§ Input
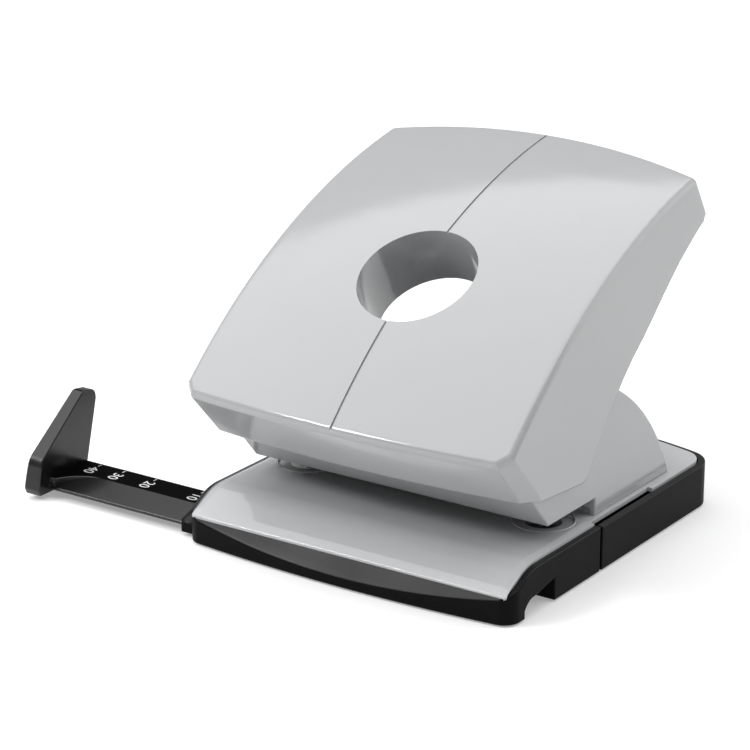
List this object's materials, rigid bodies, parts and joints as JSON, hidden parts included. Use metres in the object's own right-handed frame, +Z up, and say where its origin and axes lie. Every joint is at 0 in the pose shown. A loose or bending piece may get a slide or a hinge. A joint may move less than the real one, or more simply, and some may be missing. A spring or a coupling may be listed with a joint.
{
  "type": "desk hole punch",
  "caption": "Hand-operated desk punch: a broad lever with a hand hole drives coupled punch pins through a paper slot; chip tray below, sliding paper guide at the side.",
  "frame": {"origin": "on the mid-plane below the punch pins, at the surface the punch stands on", "axes": "+X to the right along the line through both pins, +Y to the rear where the lever is pressed, +Z up"},
  "size_m": [0.1682, 0.1256, 0.1046],
  "materials": {
    "gray_plastic": "moulded plastic, satin to glossy",
    "gray_table": "high gloss",
    "black_plastic": "satin black plastic",
    "zinc_steel": "zinc plated sheet steel",
    "bright_steel": "ground steel",
    "rubber": "matte rubber"
  },
  "bodies": {
    "base": {"base_moulding": "black_plastic", "paper_table": "gray_table", "rear_deck": "gray_plastic", "steel_base_plate": "zinc_steel", "punch_tower": "gray_plastic", "punch_frame": "zinc_steel", "frame_rivets": "zinc_steel", "pivot_axle": "bright_steel", "axle_clips": "bright_steel", "pin_guide_left": "black_plastic", "pin_guide_right": "black_plastic", "die_left": "bright_steel", "die_right": "bright_steel", "return_spring_left": "bright_steel", "return_spring_right": "bright_steel", "detent_spring": "bright_steel", "base_screws": "bright_steel", "front_pad": "rubber"},
    "lever": {"lever_shell": "gray_plastic", "lever_frame": "zinc_steel", "press_bar": "bright_steel", "lever_screws": "bright_steel"},
    "pin_left": {"punch_pin_left": "bright_steel", "spring_washer_left": "bright_steel"},
    "pin_right": {"punch_pin_right": "bright_steel", "spring_washer_right": "bright_steel"},
    "chip_tray": {"chip_tray": "black_plastic", "rear_pad": "rubber"},
    "paper_guide": {"paper_guide": "black_plastic"}
  },
  "joints": [
    {"name": "lever_hinge", "type": "hinge", "parent": "base", "child": "lever", "pos_m": [0, -0.01715, 0.038], "axis": [-1, 0, 0], "range_deg": [0, 26], "stiffness_Nm_per_rad": 1.5, "springref_deg": -11.46},
    {"name": "pin_slide_left", "type": "slide", "parent": "base", "child": "pin_left", "axis": [0, 0, -1], "range_m": [0, 0.00795], "deforming": ["return_spring_left"]},
    {"name": "pin_slide_right", "type": "slide", "parent": "base", "child": "pin_right", "axis": [0, 0, -1], "range_m": [0, 0.00795], "deforming": ["return_spring_right"]},
    {"name": "tray_hinge", "type": "hinge", "parent": "base", "child": "chip_tray", "pos_m": [0, 0.0073, 0.0005], "axis": [-1, 0, 0], "range_deg": [0, 60]},
    {"name": "guide_slide", "type": "slide", "parent": "base", "child": "paper_guide", "axis": [-1, 0, 0], "range_m": [-0.0345, 0.0435]}
  ],
  "couplings": [
    {"joint": "pin_slide_left", "follows": "lever_hinge", "m_per_rad": 0.017453},
    {"joint": "pin_slide_right", "follows": "lever_hinge", "m_per_rad": 0.017453}
  ]
}
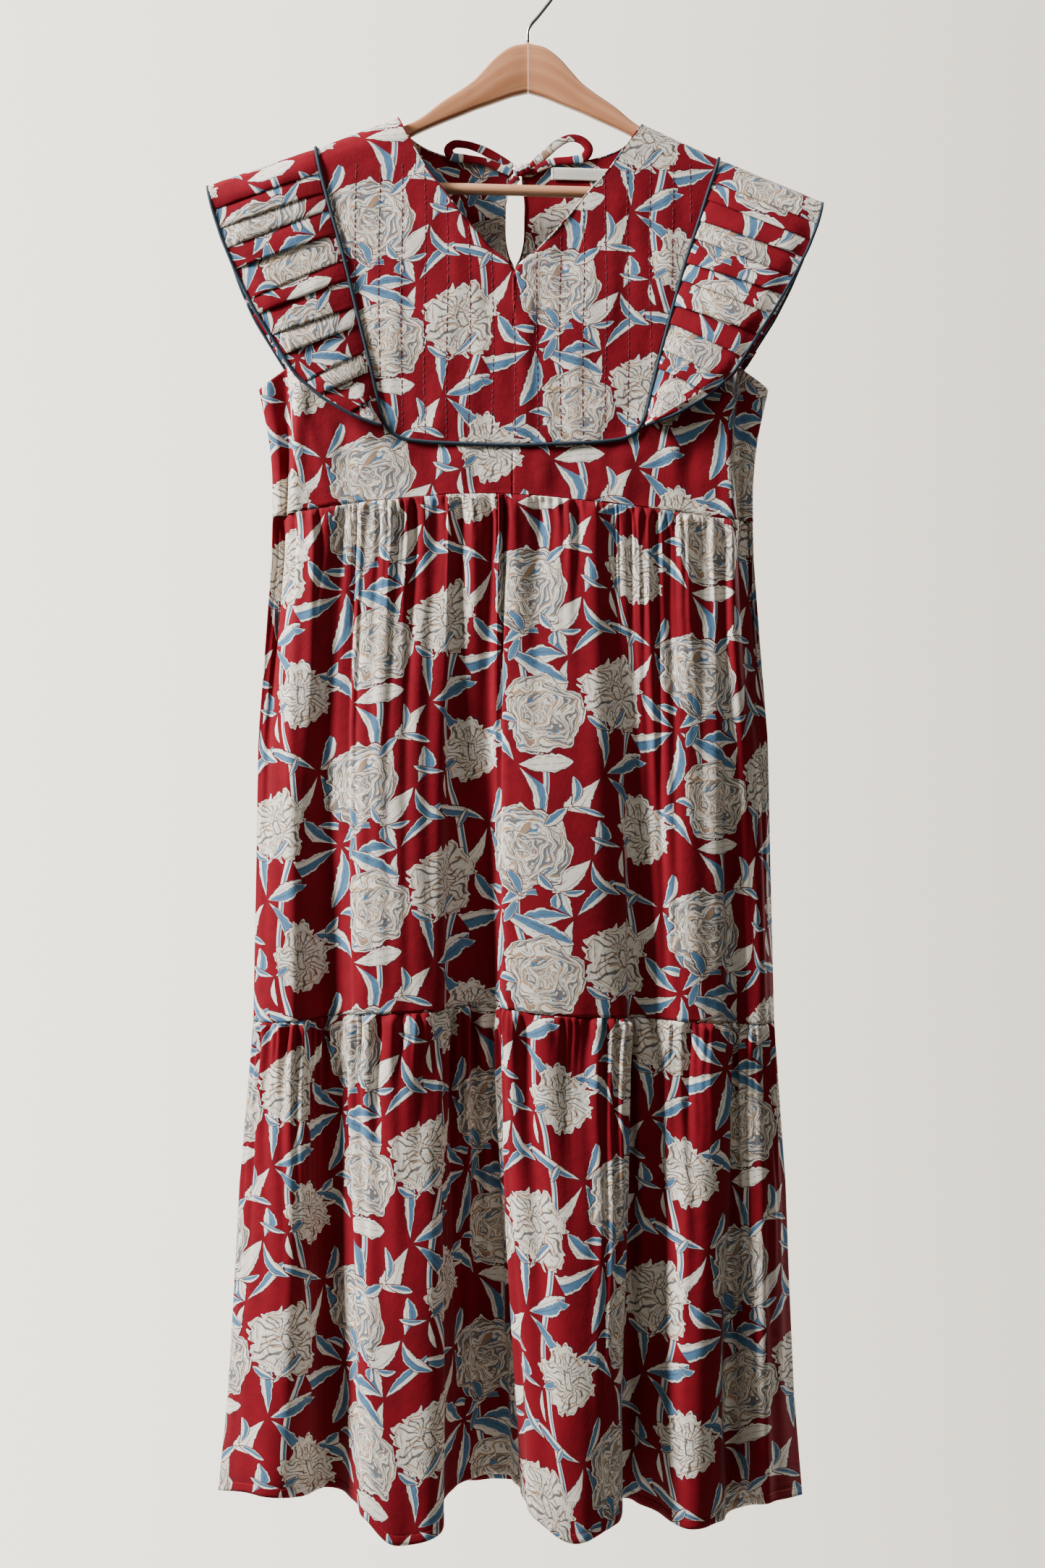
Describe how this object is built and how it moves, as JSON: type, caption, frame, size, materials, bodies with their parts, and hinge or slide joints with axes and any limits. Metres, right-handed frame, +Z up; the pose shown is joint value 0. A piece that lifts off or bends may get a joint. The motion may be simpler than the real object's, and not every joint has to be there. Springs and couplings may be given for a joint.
{
  "type": "yoke dress on a wooden hanger",
  "caption": "Red floral cotton yoke dress with pleated flanges, tie back neck and two gathered skirt tiers, hanging on a wooden hanger",
  "frame": {"origin": "inner top of the hanger's hook, where a rail holds it", "axes": "+Z up, +X to the viewer's right with the front of the dress towards the viewer, the front faces -Y"},
  "size_m": [0.5426, 0.1449, 1.3726],
  "materials": {
    "print_cloth": "matte crimson cotton, block printed with flowers and leaves",
    "piping_cloth": "matte dark teal cotton piping",
    "label_cloth": "plain woven label, satin",
    "hanger_wood": "lacquered beech",
    "hook_wire": "nickel plated wire"
  },
  "bodies": {
    "root": {"hanger_arm_left": "hanger_wood", "hanger_arm_right": "hanger_wood", "hanger_bar": "hanger_wood", "hanger_hook": "hook_wire", "yoke_front": "print_cloth", "yoke_back": "print_cloth", "bodice_front": "print_cloth", "bodice_back": "print_cloth", "skirt_upper_front": "print_cloth", "skirt_upper_back": "print_cloth", "skirt_lower_front": "print_cloth", "skirt_lower_back": "print_cloth", "flange_left": "print_cloth", "flange_right": "print_cloth", "piping_flange_left": "piping_cloth", "piping_flange_right": "piping_cloth", "piping_yoke_front": "piping_cloth", "piping_yoke_back": "piping_cloth", "tie_loop_left": "print_cloth", "tie_loop_right": "print_cloth", "tie_knot": "print_cloth", "tie_tail": "print_cloth", "neck_label": "label_cloth"}
  },
  "joints": []
}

§ Problem to solve
Reproduce the complete data exactly as presented above.

§ Problem solution
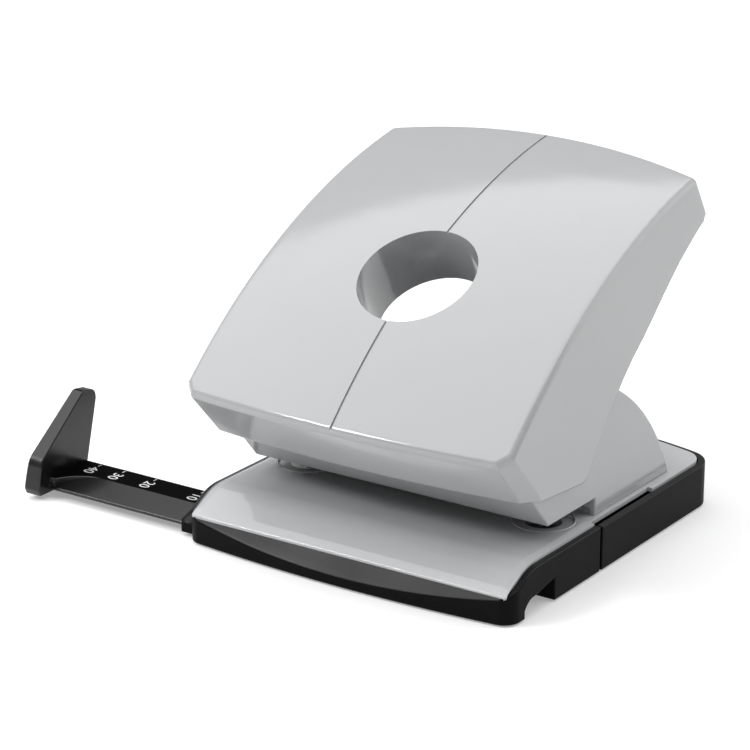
List this object's materials, rigid bodies, parts and joints as JSON, hidden parts included. Use metres in the object's own right-handed frame, +Z up, and say where its origin and axes lie. Every joint is at 0 in the pose shown. A loose or bending piece may get a slide or a hinge. A joint may move less than the real one, or more simply, and some may be missing. A spring or a coupling may be listed with a joint.
{
  "type": "desk hole punch",
  "caption": "Hand-operated desk punch: a broad lever with a hand hole drives coupled punch pins through a paper slot; chip tray below, sliding paper guide at the side.",
  "frame": {"origin": "on the mid-plane below the punch pins, at the surface the punch stands on", "axes": "+X to the right along the line through both pins, +Y to the rear where the lever is pressed, +Z up"},
  "size_m": [0.1682, 0.1256, 0.1046],
  "materials": {
    "gray_plastic": "moulded plastic, satin to glossy",
    "gray_table": "high gloss",
    "black_plastic": "satin black plastic",
    "zinc_steel": "zinc plated sheet steel",
    "bright_steel": "ground steel",
    "rubber": "matte rubber"
  },
  "bodies": {
    "base": {"base_moulding": "black_plastic", "paper_table": "gray_table", "rear_deck": "gray_plastic", "steel_base_plate": "zinc_steel", "punch_tower": "gray_plastic", "punch_frame": "zinc_steel", "frame_rivets": "zinc_steel", "pivot_axle": "bright_steel", "axle_clips": "bright_steel", "pin_guide_left": "black_plastic", "pin_guide_right": "black_plastic", "die_left": "bright_steel", "die_right": "bright_steel", "return_spring_left": "bright_steel", "return_spring_right": "bright_steel", "detent_spring": "bright_steel", "base_screws": "bright_steel", "front_pad": "rubber"},
    "lever": {"lever_shell": "gray_plastic", "lever_frame": "zinc_steel", "press_bar": "bright_steel", "lever_screws": "bright_steel"},
    "pin_left": {"punch_pin_left": "bright_steel", "spring_washer_left": "bright_steel"},
    "pin_right": {"punch_pin_right": "bright_steel", "spring_washer_right": "bright_steel"},
    "chip_tray": {"chip_tray": "black_plastic", "rear_pad": "rubber"},
    "paper_guide": {"paper_guide": "black_plastic"}
  },
  "joints": [
    {"name": "lever_hinge", "type": "hinge", "parent": "base", "child": "lever", "pos_m": [0, -0.01715, 0.038], "axis": [-1, 0, 0], "range_deg": [0, 26], "stiffness_Nm_per_rad": 1.5, "springref_deg": -11.46},
    {"name": "pin_slide_left", "type": "slide", "parent": "base", "child": "pin_left", "axis": [0, 0, -1], "range_m": [0, 0.00795], "deforming": ["return_spring_left"]},
    {"name": "pin_slide_right", "type": "slide", "parent": "base", "child": "pin_right", "axis": [0, 0, -1], "range_m": [0, 0.00795], "deforming": ["return_spring_right"]},
    {"name": "tray_hinge", "type": "hinge", "parent": "base", "child": "chip_tray", "pos_m": [0, 0.0073, 0.0005], "axis": [-1, 0, 0], "range_deg": [0, 60]},
    {"name": "guide_slide", "type": "slide", "parent": "base", "child": "paper_guide", "axis": [-1, 0, 0], "range_m": [-0.0345, 0.0435]}
  ],
  "couplings": [
    {"joint": "pin_slide_left", "follows": "lever_hinge", "m_per_rad": 0.017453},
    {"joint": "pin_slide_right", "follows": "lever_hinge", "m_per_rad": 0.017453}
  ]
}
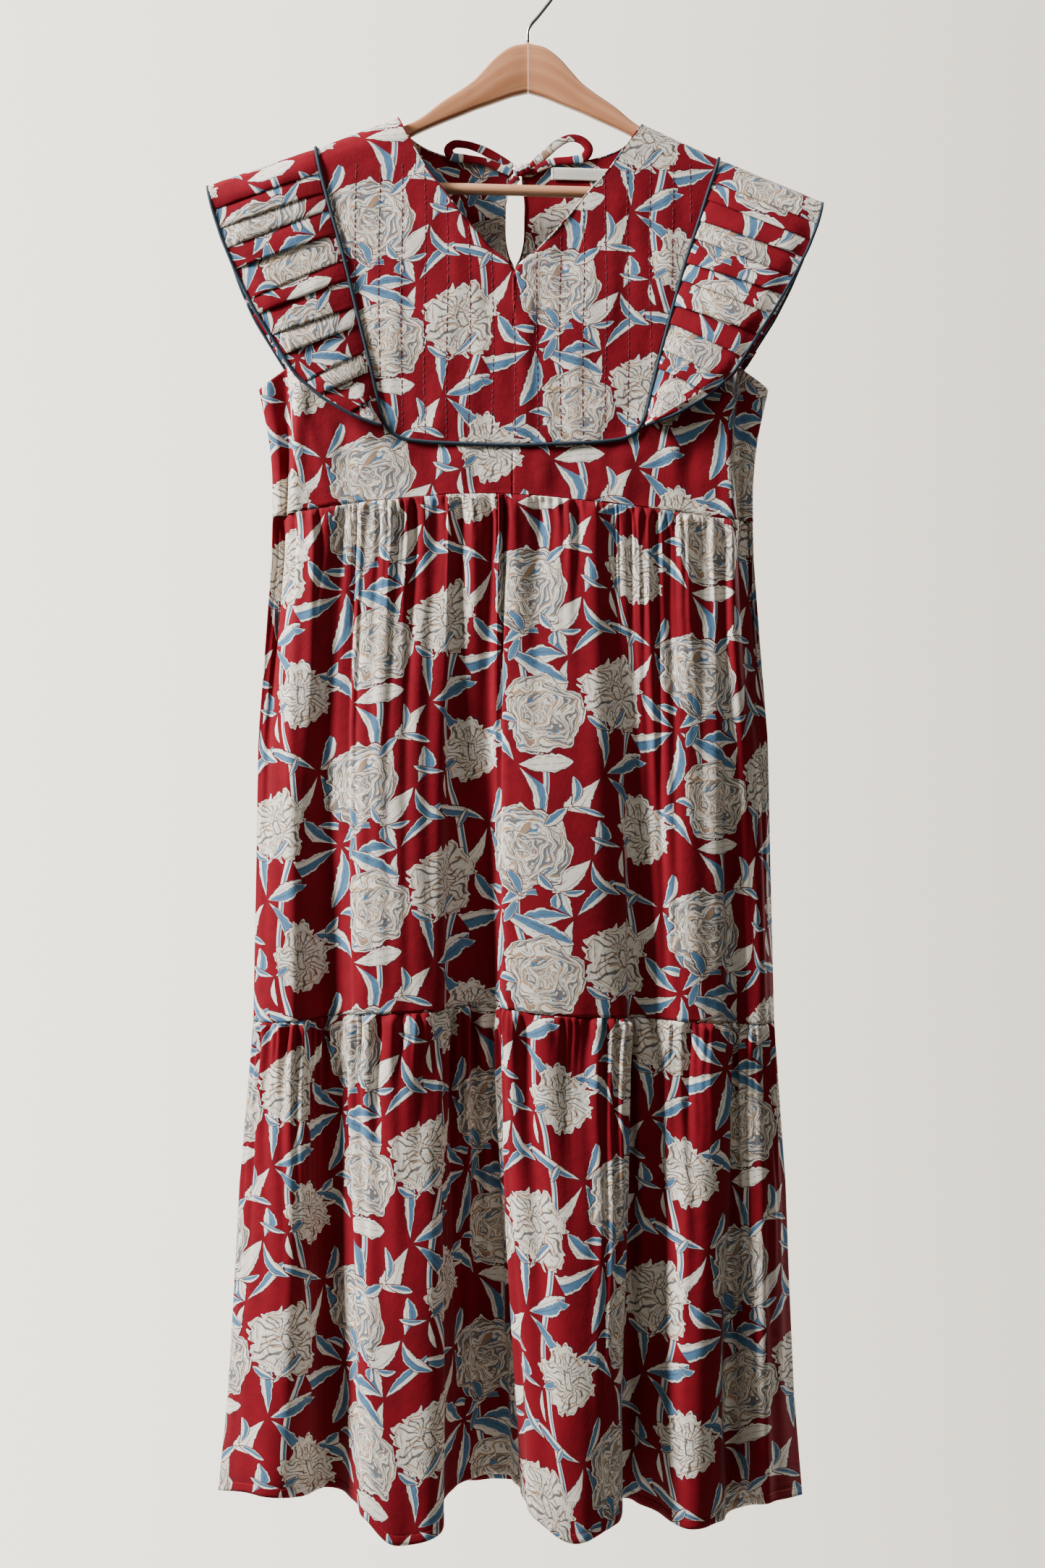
Describe how this object is built and how it moves, as JSON: type, caption, frame, size, materials, bodies with their parts, and hinge or slide joints with axes and any limits. Metres, right-handed frame, +Z up; the pose shown is joint value 0. A piece that lifts off or bends may get a joint. The motion may be simpler than the real object's, and not every joint has to be there. Springs and couplings may be given for a joint.
{
  "type": "yoke dress on a wooden hanger",
  "caption": "Red floral cotton yoke dress with pleated flanges, tie back neck and two gathered skirt tiers, hanging on a wooden hanger",
  "frame": {"origin": "inner top of the hanger's hook, where a rail holds it", "axes": "+Z up, +X to the viewer's right with the front of the dress towards the viewer, the front faces -Y"},
  "size_m": [0.5426, 0.1449, 1.3726],
  "materials": {
    "print_cloth": "matte crimson cotton, block printed with flowers and leaves",
    "piping_cloth": "matte dark teal cotton piping",
    "label_cloth": "plain woven label, satin",
    "hanger_wood": "lacquered beech",
    "hook_wire": "nickel plated wire"
  },
  "bodies": {
    "root": {"hanger_arm_left": "hanger_wood", "hanger_arm_right": "hanger_wood", "hanger_bar": "hanger_wood", "hanger_hook": "hook_wire", "yoke_front": "print_cloth", "yoke_back": "print_cloth", "bodice_front": "print_cloth", "bodice_back": "print_cloth", "skirt_upper_front": "print_cloth", "skirt_upper_back": "print_cloth", "skirt_lower_front": "print_cloth", "skirt_lower_back": "print_cloth", "flange_left": "print_cloth", "flange_right": "print_cloth", "piping_flange_left": "piping_cloth", "piping_flange_right": "piping_cloth", "piping_yoke_front": "piping_cloth", "piping_yoke_back": "piping_cloth", "tie_loop_left": "print_cloth", "tie_loop_right": "print_cloth", "tie_knot": "print_cloth", "tie_tail": "print_cloth", "neck_label": "label_cloth"}
  },
  "joints": []
}